WHAT THE TASK REQUIRES: Identify each line in the records below that contains the word "into", and copy it.

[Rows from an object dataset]
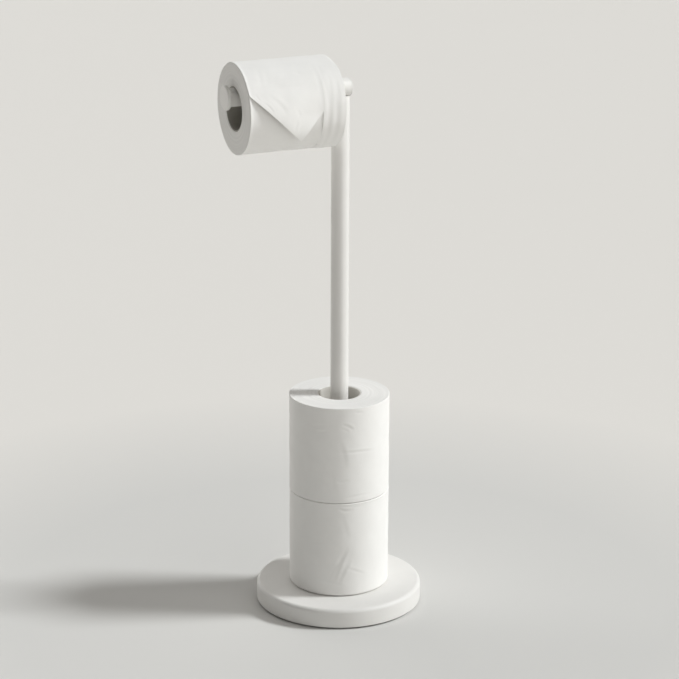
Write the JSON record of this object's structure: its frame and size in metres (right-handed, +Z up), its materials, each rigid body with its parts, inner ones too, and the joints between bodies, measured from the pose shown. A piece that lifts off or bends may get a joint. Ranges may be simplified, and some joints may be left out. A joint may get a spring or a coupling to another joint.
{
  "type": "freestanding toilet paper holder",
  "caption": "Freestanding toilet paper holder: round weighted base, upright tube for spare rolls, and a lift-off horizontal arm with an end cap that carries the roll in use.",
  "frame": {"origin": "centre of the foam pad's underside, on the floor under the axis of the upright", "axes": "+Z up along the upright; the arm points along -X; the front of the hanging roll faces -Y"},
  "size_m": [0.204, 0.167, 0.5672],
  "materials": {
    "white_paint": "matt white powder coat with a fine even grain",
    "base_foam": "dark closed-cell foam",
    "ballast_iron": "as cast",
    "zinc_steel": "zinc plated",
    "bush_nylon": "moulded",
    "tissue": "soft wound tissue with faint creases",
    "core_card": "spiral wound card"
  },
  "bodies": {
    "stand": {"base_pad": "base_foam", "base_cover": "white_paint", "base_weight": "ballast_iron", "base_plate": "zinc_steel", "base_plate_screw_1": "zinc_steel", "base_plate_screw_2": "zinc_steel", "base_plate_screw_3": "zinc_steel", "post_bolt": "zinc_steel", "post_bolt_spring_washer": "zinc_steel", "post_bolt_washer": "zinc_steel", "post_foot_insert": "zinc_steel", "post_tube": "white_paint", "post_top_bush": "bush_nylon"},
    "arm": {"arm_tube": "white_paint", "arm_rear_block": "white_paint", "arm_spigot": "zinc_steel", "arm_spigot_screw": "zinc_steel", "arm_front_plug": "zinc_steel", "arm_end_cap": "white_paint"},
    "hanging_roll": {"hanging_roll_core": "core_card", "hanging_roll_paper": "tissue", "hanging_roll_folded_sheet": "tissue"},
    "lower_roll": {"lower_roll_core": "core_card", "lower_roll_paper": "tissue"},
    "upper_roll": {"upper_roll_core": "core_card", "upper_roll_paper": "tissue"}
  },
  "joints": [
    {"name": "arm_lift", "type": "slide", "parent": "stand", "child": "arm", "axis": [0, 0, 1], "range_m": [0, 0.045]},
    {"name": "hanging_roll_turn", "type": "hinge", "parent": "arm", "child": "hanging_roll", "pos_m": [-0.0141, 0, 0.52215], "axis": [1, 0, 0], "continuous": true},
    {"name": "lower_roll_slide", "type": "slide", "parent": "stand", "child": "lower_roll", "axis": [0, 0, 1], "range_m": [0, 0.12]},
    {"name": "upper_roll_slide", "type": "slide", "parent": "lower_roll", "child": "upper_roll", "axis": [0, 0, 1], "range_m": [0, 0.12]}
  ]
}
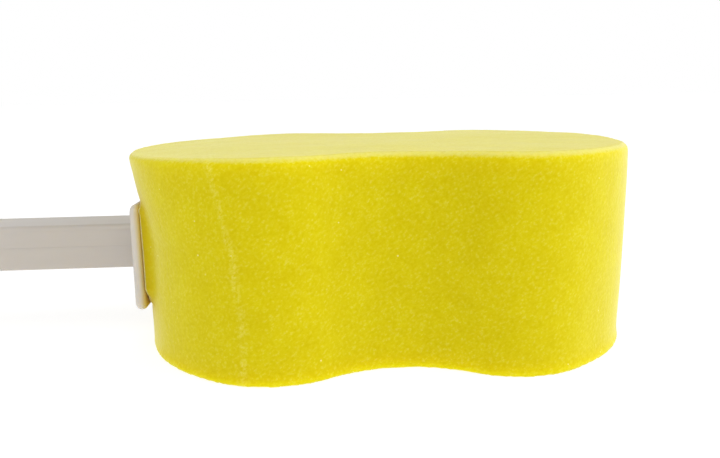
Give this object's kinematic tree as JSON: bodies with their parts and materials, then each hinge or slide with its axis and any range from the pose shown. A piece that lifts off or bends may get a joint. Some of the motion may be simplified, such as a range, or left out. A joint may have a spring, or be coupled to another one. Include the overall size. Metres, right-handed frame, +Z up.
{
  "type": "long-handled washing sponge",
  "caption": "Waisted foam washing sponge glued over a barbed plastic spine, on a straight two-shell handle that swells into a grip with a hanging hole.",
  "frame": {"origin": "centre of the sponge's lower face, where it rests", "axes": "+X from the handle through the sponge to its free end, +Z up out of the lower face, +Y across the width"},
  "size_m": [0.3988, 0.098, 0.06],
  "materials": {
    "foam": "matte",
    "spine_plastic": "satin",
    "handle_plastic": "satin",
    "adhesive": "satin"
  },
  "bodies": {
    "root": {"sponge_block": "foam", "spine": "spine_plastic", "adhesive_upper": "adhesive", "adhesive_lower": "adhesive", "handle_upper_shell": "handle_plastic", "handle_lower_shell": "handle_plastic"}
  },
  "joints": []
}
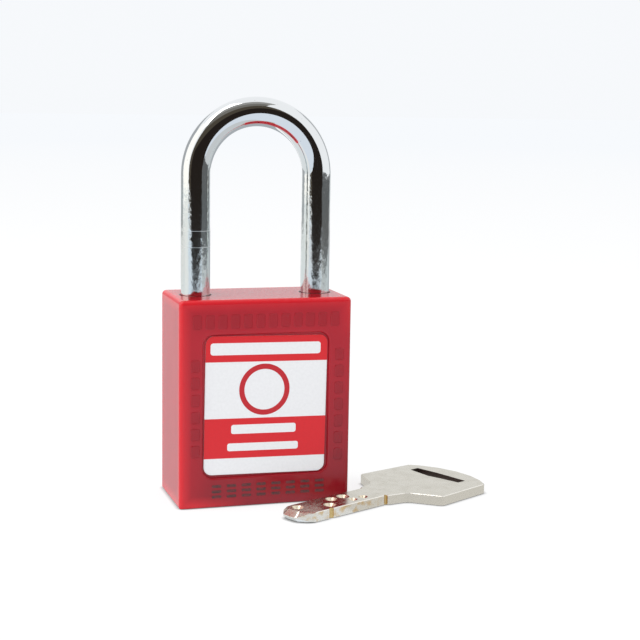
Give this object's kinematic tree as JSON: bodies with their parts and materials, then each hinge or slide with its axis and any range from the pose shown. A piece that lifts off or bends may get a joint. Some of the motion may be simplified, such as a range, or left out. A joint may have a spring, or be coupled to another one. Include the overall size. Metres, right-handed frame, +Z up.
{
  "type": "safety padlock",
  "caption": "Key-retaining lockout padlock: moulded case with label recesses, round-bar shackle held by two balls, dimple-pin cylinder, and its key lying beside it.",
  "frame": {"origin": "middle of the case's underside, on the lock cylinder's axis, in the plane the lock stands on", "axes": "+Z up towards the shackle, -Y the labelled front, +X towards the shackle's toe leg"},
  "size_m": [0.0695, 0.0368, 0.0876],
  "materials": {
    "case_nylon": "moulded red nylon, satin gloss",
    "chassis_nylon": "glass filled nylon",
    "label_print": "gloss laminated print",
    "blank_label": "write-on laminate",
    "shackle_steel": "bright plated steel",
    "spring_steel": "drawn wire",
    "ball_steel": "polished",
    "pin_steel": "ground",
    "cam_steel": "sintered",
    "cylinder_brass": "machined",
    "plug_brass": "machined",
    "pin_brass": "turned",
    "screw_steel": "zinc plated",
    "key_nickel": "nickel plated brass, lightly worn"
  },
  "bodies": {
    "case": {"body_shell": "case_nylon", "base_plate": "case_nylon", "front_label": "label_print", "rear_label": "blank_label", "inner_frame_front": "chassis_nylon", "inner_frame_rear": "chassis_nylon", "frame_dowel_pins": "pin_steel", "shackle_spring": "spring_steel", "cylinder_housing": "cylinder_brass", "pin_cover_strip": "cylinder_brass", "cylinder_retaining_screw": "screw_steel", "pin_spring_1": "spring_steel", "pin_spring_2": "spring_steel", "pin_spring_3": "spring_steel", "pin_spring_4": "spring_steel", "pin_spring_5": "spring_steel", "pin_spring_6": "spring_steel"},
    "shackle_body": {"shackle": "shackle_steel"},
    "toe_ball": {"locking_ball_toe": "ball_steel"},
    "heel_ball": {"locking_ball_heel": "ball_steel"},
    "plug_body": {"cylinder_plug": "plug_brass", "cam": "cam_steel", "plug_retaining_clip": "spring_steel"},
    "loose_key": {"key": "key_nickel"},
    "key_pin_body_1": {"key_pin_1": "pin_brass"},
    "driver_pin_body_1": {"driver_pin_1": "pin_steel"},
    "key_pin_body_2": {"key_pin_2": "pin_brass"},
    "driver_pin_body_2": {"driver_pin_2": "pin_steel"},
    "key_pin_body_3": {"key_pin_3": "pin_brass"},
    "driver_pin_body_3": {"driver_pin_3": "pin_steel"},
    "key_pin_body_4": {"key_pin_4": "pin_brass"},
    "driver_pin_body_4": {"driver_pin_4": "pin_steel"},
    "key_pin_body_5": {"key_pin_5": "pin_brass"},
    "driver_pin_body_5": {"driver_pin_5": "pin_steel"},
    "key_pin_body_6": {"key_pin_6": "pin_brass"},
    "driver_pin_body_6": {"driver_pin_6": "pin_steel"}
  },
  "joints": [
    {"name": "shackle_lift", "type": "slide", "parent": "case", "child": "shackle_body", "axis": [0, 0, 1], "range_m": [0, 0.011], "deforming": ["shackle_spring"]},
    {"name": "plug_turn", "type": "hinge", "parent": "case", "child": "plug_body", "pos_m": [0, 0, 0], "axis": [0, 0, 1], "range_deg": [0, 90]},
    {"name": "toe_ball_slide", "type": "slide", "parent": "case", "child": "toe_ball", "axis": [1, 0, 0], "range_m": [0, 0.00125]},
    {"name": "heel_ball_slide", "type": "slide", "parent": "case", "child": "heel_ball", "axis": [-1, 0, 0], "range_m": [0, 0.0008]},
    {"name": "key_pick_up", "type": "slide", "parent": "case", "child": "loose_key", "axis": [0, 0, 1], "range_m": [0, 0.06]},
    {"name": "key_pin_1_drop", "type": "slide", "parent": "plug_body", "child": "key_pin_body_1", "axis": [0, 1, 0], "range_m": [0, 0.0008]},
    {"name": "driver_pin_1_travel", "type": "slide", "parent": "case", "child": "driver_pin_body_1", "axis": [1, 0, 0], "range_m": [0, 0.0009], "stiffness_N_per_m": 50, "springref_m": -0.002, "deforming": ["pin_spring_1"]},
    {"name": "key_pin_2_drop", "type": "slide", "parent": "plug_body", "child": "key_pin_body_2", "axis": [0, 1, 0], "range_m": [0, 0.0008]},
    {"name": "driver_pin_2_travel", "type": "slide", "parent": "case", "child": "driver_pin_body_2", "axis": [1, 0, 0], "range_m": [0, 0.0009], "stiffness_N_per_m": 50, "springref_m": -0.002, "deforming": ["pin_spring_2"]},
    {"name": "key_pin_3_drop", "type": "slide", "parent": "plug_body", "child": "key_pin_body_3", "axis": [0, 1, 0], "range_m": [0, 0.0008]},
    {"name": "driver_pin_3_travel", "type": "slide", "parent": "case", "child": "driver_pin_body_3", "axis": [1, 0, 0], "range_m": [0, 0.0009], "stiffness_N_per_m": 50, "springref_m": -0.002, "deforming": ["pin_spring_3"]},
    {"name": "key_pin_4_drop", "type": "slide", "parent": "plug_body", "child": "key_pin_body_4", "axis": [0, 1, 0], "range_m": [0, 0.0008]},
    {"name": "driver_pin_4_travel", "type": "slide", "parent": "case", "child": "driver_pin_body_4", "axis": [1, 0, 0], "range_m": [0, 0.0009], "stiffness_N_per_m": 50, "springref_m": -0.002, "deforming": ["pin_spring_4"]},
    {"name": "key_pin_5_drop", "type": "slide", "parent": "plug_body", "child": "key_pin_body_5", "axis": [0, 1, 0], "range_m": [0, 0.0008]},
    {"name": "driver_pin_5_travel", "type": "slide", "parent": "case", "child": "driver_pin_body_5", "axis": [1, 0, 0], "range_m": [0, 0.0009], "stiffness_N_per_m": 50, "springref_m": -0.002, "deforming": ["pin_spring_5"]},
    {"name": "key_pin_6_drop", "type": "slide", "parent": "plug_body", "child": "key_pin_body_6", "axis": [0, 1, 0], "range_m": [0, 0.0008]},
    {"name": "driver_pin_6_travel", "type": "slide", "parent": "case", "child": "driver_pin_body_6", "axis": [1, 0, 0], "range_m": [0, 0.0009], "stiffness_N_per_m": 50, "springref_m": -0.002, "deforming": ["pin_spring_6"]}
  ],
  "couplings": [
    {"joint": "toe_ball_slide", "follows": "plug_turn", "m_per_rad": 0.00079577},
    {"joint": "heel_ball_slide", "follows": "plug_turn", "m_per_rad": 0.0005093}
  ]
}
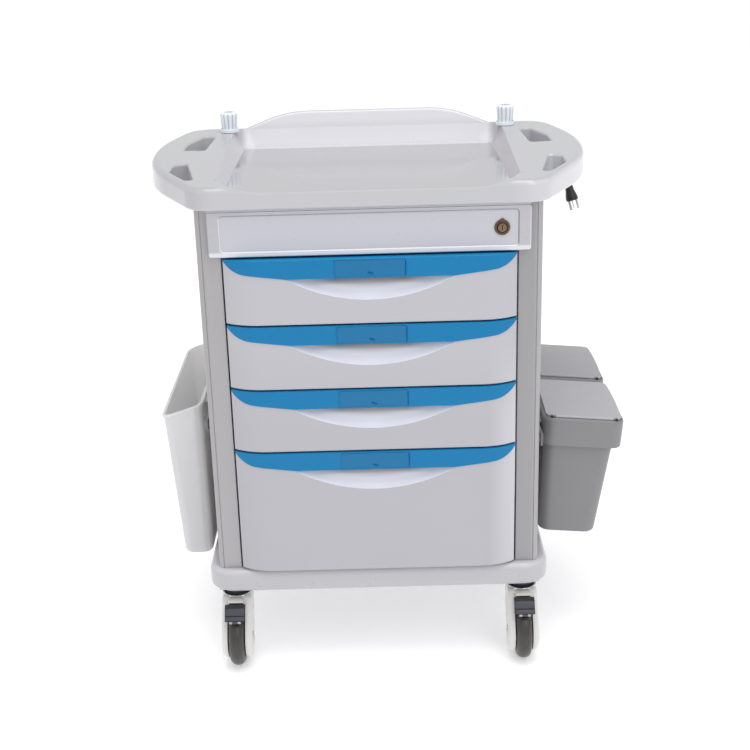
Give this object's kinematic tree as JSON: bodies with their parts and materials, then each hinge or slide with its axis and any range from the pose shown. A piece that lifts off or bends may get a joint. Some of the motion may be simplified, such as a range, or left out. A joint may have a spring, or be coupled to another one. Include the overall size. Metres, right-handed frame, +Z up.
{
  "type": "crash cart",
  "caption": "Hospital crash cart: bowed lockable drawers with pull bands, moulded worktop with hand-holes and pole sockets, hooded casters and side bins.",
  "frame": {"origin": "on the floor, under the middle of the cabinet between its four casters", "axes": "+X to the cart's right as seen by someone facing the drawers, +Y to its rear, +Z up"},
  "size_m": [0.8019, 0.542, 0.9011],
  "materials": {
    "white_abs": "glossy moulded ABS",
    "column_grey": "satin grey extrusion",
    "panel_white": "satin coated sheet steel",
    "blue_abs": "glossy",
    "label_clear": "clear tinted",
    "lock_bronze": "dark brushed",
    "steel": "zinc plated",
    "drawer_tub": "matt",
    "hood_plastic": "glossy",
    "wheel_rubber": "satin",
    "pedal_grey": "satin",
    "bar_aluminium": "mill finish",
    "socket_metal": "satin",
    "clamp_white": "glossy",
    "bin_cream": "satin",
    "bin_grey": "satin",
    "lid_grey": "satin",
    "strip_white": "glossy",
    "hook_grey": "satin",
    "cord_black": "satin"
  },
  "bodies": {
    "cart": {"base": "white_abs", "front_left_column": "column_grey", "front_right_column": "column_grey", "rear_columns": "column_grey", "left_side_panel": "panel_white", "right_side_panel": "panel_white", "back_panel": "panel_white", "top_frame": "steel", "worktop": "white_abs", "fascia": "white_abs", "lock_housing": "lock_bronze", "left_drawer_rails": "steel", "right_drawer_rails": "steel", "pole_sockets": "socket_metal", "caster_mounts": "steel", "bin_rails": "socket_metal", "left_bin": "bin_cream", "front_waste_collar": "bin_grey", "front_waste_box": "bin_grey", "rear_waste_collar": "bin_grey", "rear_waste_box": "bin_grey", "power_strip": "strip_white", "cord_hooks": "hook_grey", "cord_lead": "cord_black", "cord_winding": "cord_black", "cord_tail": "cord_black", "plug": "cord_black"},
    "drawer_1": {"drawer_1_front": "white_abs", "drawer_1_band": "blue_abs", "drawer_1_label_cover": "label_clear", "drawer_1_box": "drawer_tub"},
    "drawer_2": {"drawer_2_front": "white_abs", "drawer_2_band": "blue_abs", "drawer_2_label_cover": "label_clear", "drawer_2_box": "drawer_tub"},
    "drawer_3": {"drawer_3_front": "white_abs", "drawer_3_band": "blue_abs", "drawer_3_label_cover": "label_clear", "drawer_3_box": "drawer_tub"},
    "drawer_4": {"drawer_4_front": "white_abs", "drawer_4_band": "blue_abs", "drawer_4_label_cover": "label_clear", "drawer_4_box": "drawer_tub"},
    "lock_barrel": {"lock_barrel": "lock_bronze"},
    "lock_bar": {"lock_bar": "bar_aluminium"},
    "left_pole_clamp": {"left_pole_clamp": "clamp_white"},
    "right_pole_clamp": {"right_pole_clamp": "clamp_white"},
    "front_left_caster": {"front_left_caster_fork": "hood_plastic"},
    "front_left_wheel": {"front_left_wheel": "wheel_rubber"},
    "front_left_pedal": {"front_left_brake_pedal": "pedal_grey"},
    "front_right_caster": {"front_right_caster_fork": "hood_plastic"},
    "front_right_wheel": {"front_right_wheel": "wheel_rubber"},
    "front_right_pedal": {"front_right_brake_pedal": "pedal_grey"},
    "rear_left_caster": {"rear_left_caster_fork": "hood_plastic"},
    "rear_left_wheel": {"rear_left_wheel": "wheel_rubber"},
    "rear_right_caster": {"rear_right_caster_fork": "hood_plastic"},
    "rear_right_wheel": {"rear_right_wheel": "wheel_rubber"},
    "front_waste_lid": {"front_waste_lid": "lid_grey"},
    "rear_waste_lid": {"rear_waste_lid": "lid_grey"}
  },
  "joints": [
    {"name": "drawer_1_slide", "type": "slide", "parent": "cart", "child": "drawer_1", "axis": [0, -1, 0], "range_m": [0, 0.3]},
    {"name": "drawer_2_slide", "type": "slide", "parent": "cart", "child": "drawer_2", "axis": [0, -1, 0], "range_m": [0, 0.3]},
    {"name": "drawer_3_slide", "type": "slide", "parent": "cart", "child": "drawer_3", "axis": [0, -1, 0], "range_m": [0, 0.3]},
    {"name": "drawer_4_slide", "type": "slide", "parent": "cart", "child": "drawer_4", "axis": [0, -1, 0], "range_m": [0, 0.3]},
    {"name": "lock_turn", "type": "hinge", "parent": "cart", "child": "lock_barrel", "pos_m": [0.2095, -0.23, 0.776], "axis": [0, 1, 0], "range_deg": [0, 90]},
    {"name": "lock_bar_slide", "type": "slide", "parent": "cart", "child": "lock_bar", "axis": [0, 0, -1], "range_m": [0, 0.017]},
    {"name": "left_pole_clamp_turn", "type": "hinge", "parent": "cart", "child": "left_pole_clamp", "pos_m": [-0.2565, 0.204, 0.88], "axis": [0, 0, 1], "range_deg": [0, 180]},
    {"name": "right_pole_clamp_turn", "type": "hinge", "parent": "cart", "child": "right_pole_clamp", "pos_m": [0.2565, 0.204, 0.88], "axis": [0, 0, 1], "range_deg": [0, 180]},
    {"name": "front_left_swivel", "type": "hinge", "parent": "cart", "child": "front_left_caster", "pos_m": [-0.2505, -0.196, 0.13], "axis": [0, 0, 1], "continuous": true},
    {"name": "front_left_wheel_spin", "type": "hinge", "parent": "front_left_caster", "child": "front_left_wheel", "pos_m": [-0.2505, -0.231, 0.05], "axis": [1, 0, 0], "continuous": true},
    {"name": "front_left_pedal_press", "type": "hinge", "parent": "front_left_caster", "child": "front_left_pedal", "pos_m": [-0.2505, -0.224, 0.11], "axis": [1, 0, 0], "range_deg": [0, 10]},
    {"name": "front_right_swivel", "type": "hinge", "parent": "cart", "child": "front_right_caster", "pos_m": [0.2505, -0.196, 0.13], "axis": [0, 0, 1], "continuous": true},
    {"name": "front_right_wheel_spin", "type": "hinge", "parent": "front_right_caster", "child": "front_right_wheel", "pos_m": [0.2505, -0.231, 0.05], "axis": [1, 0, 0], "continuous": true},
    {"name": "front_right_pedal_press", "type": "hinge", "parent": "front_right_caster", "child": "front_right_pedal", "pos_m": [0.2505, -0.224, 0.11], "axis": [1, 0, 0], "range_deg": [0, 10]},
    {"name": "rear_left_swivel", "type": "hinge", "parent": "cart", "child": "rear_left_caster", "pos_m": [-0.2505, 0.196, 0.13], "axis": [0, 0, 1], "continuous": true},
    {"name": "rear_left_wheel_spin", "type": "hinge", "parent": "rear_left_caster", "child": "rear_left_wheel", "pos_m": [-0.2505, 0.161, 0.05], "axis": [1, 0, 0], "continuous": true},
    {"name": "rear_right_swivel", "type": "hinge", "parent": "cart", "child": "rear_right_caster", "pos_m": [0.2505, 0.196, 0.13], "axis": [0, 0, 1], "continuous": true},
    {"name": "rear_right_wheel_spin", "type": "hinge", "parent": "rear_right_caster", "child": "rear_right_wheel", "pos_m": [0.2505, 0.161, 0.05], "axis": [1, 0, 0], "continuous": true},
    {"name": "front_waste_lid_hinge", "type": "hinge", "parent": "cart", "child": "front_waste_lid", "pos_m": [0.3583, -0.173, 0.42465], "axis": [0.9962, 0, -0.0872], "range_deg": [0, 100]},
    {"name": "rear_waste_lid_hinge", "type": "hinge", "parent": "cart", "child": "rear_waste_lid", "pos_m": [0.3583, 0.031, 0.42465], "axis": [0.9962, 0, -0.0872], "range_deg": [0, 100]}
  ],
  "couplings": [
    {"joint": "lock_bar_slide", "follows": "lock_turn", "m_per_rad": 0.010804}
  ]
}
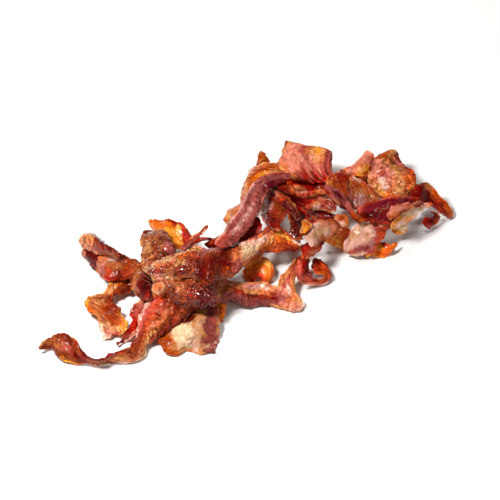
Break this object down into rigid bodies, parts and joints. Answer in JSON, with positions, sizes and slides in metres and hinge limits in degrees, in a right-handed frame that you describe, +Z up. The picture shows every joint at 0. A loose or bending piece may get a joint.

COMPLETE ANSWER:
  "caption": "Waisted foam washing sponge glued over a barbed plastic spine, on a straight two-shell handle that swells into a grip with a hanging hole.",
Break this object down into rigid bodies, parts and joints. Answer in JSON, with positions, sizes and slides in metres and hinge limits in degrees, in a right-handed frame that you describe, +Z up. The picture shows every joint at 0. A loose or bending piece may get a joint.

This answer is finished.